وَأَعِدُّوا لَهُمْ مَا اسْتَطَعْتُمْ مِنْ قُوَّةٍ وَمِنْ رِبَاطِ الْخَيْلِ تُرْهِبُونَ بِهِ عَدُوَّ اللَّهِ وَعَدُوَّكُمْ وَآَخَرِينَ مِنْ دُونِهِمْ لَا تَعْلَمُونَهُمُ اللَّهُ يَعْلَمُهُمْ وَمَا تُنْفِقُوا مِنْ شَيْءٍ فِي سَبِيلِ اللَّهِ يُوَفَّ إِلَيْكُمْ وَأَنْتُمْ لَا تُظْلَمُونَ

Dan siapkanlah untuk menghadapi mereka kekuatan apa saja yang kamu sanggupi dan dari kuda-kuda yang ditambat untuk berperang (yang dengan persiapan itu} kamu menggetarkan musuh Allah, dan musuh kamu, serta orang-orang selain mereka yang kamu tidak mengetahuinya; sedang Allah mengetahuinya. Apa saja yang kamu nafkahkan pada jalan Allah niscaya akan dibalas dengan cukup kepadamu dan kamu tidak akan dianiaya (dirugikan). (QS. Al-Anfal : 60)

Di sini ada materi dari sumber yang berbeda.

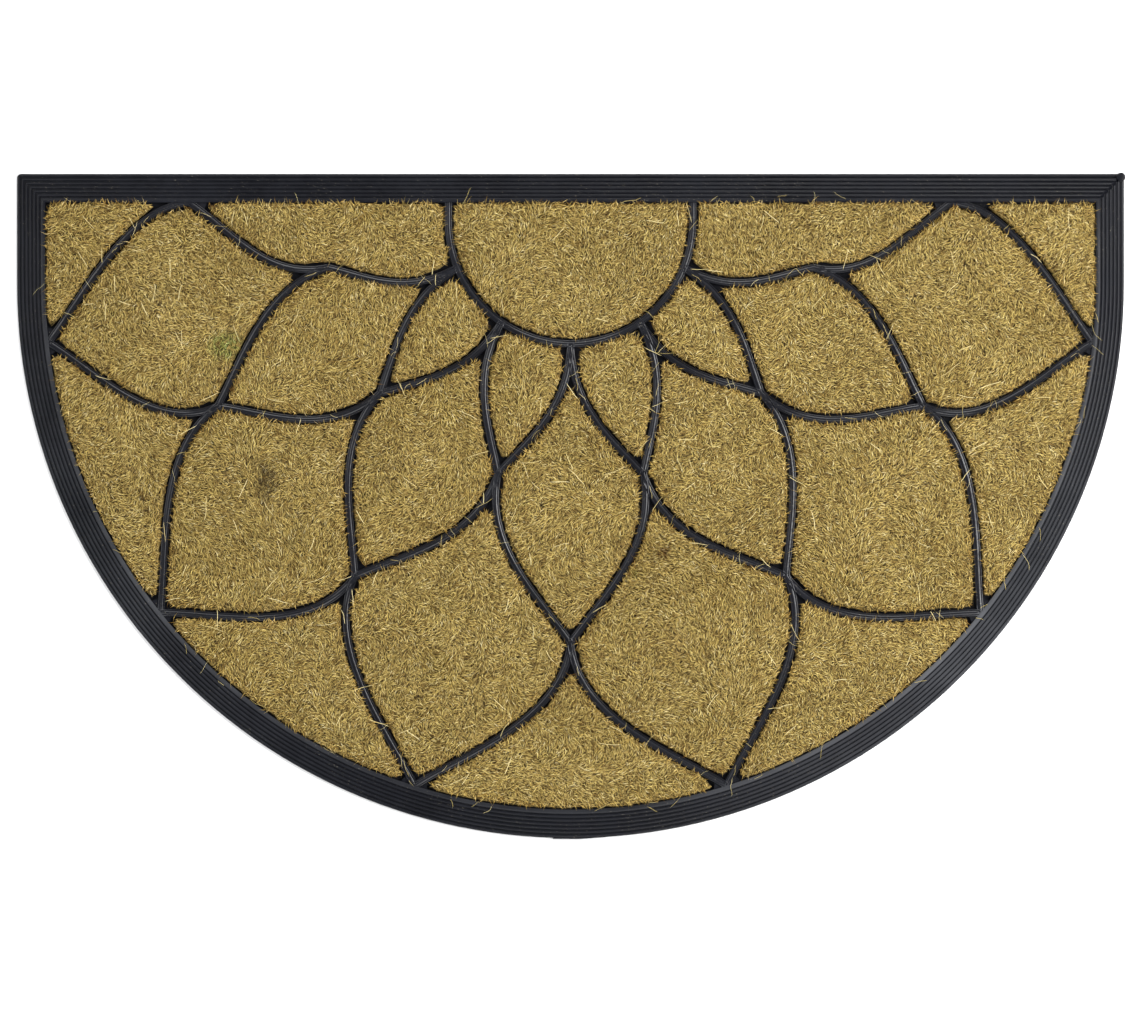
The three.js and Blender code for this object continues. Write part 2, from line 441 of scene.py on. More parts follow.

Kata min quwwatin pada ayat di atas berbentuk isim nakirah. Artinya, ayat tersebut mengandung perintah yang besar dan menyeluruh. Seluruh kekuatan wajib disiapkan oleh umat Islam baik pada setor ekonomi, pendidikan, sosial, ruhiyah, jasadiyah dan lain-lain. Adapun tarbiyah adalah penopang seluruh kekuatan yang harus disiapkan umat Islam. Dari tarbiyah inilah ruh dakwah yang syumul akan tumbuh berkembang menjadi pribadi muslim yang komitmen dengan Islam dan bergerak bersama Islam. Selain itu, juga tumbuh menjadi sosok panutan di tengah masyarakatnya dengan keteladanan dan kontribusi positif.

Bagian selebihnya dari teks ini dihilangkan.